Clotilde, 22 ans, nouvelle patiente, consulte pour la délivrance d’un certificat de non-contre-indication à la pratique sportive. Dans ses antécédents, elle rapporte un nævus congénital géant opéré à plusieurs reprises dans la petite enfance et à l’origine d’une souffrance physique et psychique. L’examen note en effet une lésion cutanée pigmentée de couleur brune de 40 cm de grand axe, située sur l’ensemble de la région lombaire et circonscrite par des cicatrices chirurgicales.
Le nævus congénital est une tumeur mélanocytaire présente à la naissance ou apparaissant dans l’enfance. Son type géant est décrit comme mesurant plus de 40 cm à l’âge adulte, ce qui correspond à une lésion de plus de 14 cm chez un nouveau-né. Sa prévalence à la naissance est estimée entre 1/50 000 et 1/500 000, avec une légère prédominance féminine. Il est d’autant plus rare qu’il touche une surface corporelle plus grande. Il est dû à un trouble du développement de la crête neurale embryonnaire au premier trimestre de grossesse dont la cause reste inconnue.
La clinique est polymorphe, avec présence d’un placard cuta­né circonscrit de teinte brune plus ou moins foncée, souvent recouvert de pilosité dense ou de nodules de prolifération et/ou de nævi satellites. Ces nævi congénitaux géants sont volontiers situés à la partie postérieure du tronc ou de l’extrémité céphalique mais peuvent siéger ailleurs, en particulier sur les extrémités.
La biopsie est nécessaire si une transformation maligne est suspectée. L’aspect histologique est particulier : présence de cellules pigmentées dans l’épiderme et le derme superficiel (habituellement, dans la composante profonde, les cellules sont achromiques) ; caractère infiltrant pouvant s’étendre à l’hypoderme, aux aponévroses et aux muscles sous-jacents.
L’évolution spontanée est imprévisible : modification de taille ou de couleur, développement d’une hypertrichose, de nodules, de nævi satellites pouvant se ramollir, s’éroder, se sur­infecter. Le nævus congénital géant peut se compliquer d’une mélanose neurocutanée (infiltration du système nerveux central – leptoméninges – par des cellules næviques). Divers tableaux neurologiques sont alors possibles (céphalées, crise comitiale, hypertension intracrânienne, troubles du développement psychomoteur, compression de la moelle épinière) et justifient la réalisation d’une IRM injectée. Le pronostic en est extrêmement péjoratif, avec 90 % de décès. Le risque de mélanome sur nævus congénital géant est estimé, quant à lui, à environ 4 % ; il est d’autant plus élevé que la taille de la lésion est grande.

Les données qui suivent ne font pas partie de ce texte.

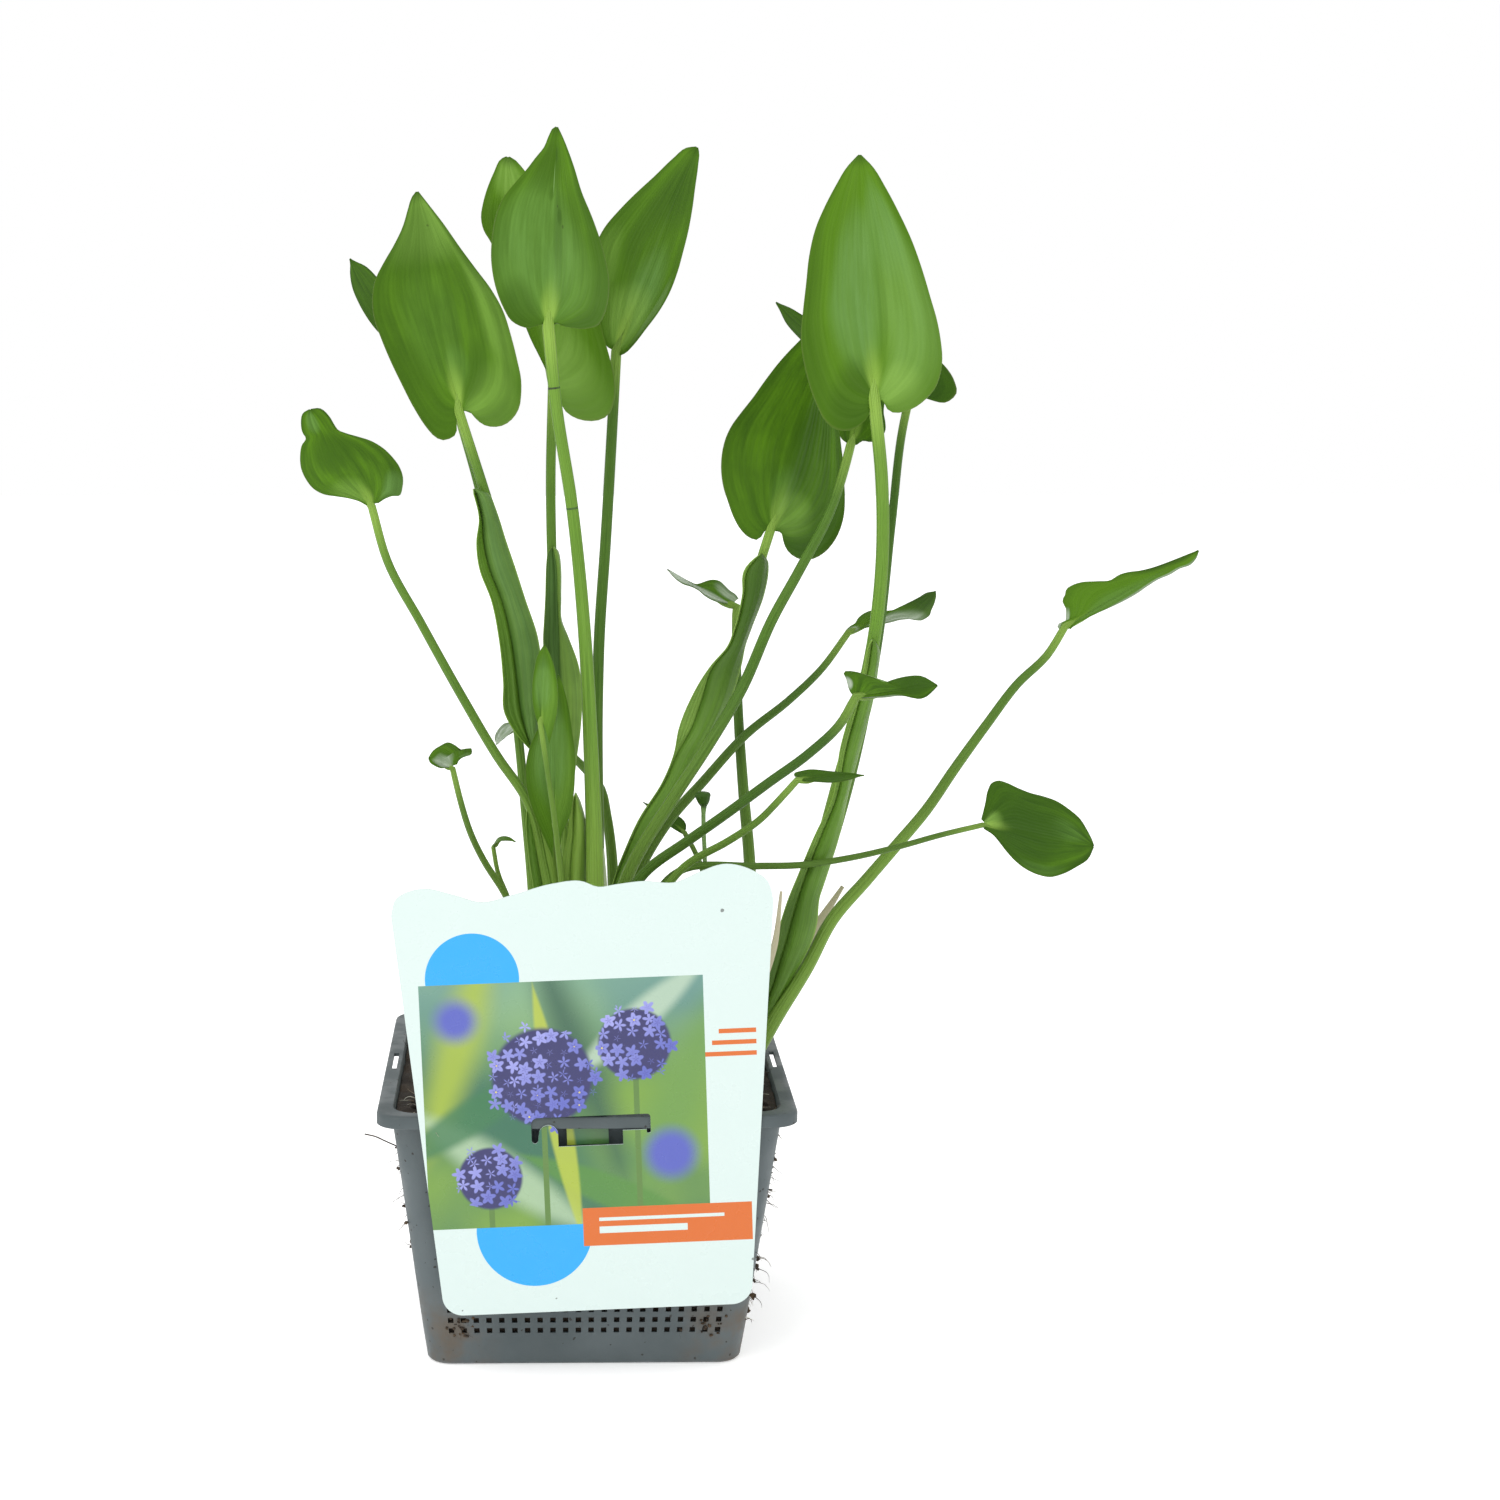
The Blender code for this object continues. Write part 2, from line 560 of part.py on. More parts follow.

Si le mélanome survient, c’est avant l’âge de 10 ans (voire de 5 ans). Il se développe à partir de la composante profonde, rendant sa détection précoce (à un stade curable) pratiquement impossible. Il peut également se révéler d’emblée dans le système nerveux central ou dans le rétropéritoine. Le pronostic est également très mauvais, avec 70 % de décès dans les dix premières années. Enfin, d’autres types de tumeurs malignes secondaires ont été décrits (sarcomes). À l’âge adulte, les complications sont rares, mais une surveillance dermatologique régulière reste nécessaire.
Il n’y a pas de consensus concernant la prise en charge. Elle est discutée au par cas, dans le cadre d’une réunion multidisciplinaire. La décision finale revient aux parents et à l’enfant, après explications détaillées sur les bénéfices et les risques. Le caractère inesthétique des nævi congénitaux géants est à l’origine de difficultés sociales et comportementales qui peuvent gêner la surveillance dermatologique. L’exérèse préventive, souvent alors justifiée, est réalisée le plus précocement possible afin d’espérer une action préventive sur la survenue d’un éventuel mélanome. Les procédures chirurgicales sont compliquées et itératives.
Pour en savoir plus 
Fraitag S. Nævus congénitaux : faut-il les enlever ? Presse Med 2013;42(2):127-31.